Aside from occasional purchases from The Book Depository, most of my genre buying these days is via thrift shops (what we call opportunity shops here in Australia). Someone higher on the thread mentioned the Joe Dever Lone Wolf books. Have I a story for you!

Back in 2001, a friend mentioned that a a discount bookshop two hours from where I lived at that time had a number of the Lone Wolf books (keep in mind the range ran to 28 books, and that books 21-28 were published in very low numbers, especially those around 25-28. On ebay, it wasn’t unusual for a book to sell for in excess of $200). Oddly enough, I knew that shop well as I’d lived in that town at the end of high school and was a constant visitor there before leaving for university.

I rang the shop and asked them how many they had in stock.

32.

And they were all a mixture of books 21-28.

In a moment of utter clarity and calm, I very politely asked them to hold all of them for me and said I would be in the next morning.
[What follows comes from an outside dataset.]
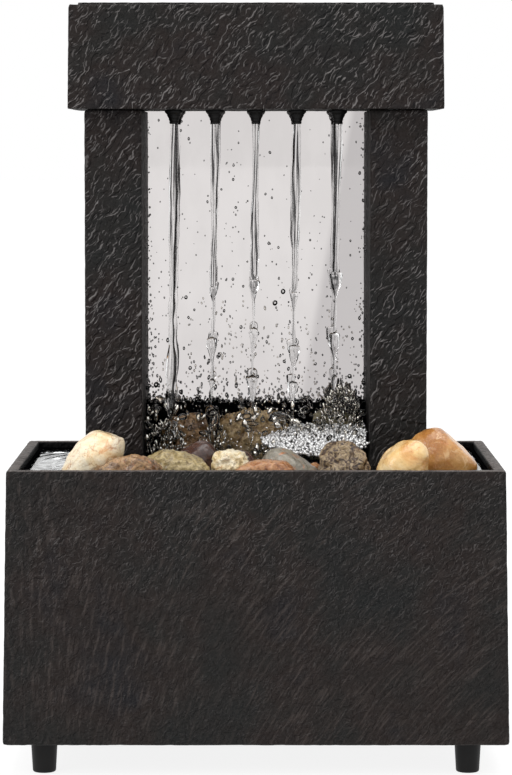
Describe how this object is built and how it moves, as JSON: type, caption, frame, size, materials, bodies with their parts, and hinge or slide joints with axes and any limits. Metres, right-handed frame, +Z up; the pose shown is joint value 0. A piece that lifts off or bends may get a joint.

I then arranged a half day off work with my manager.

Those 32 books cost me A$120, plus petrol.

Thanks to the miracle of ebay, I sold all those books. At the height of the mania, I sold two copies of one title (#26)for $405 each. Most went for between $150 and $250 with the prices tailing down to $50 at the end as I’d saturated the market.

Very, very occasionally you can still find one of these titles here in Australia, but I think I’m right in saying that thanks to me, I managed to export the bulk of them to very happy (and much poorer!) fans around the world.

Happy days!

Jeff Stehman

I think it was called Aerth?

My memory says Yrth, but it’s not to be trusted. Either one would be a fine replacement for the destroyed Oerth.

Joe H.

OK, I just checked — it was Yarth.

[checks Google]

Aha! Aerth was the name of the campaign setting in Dangerous Journeys!

Robert Mammone

Nick,

Happy to give some insight.

As for finding cheap copies of books 21-28, Joe Dever gave his blessing for all 28 to be made freely available electronically from this site.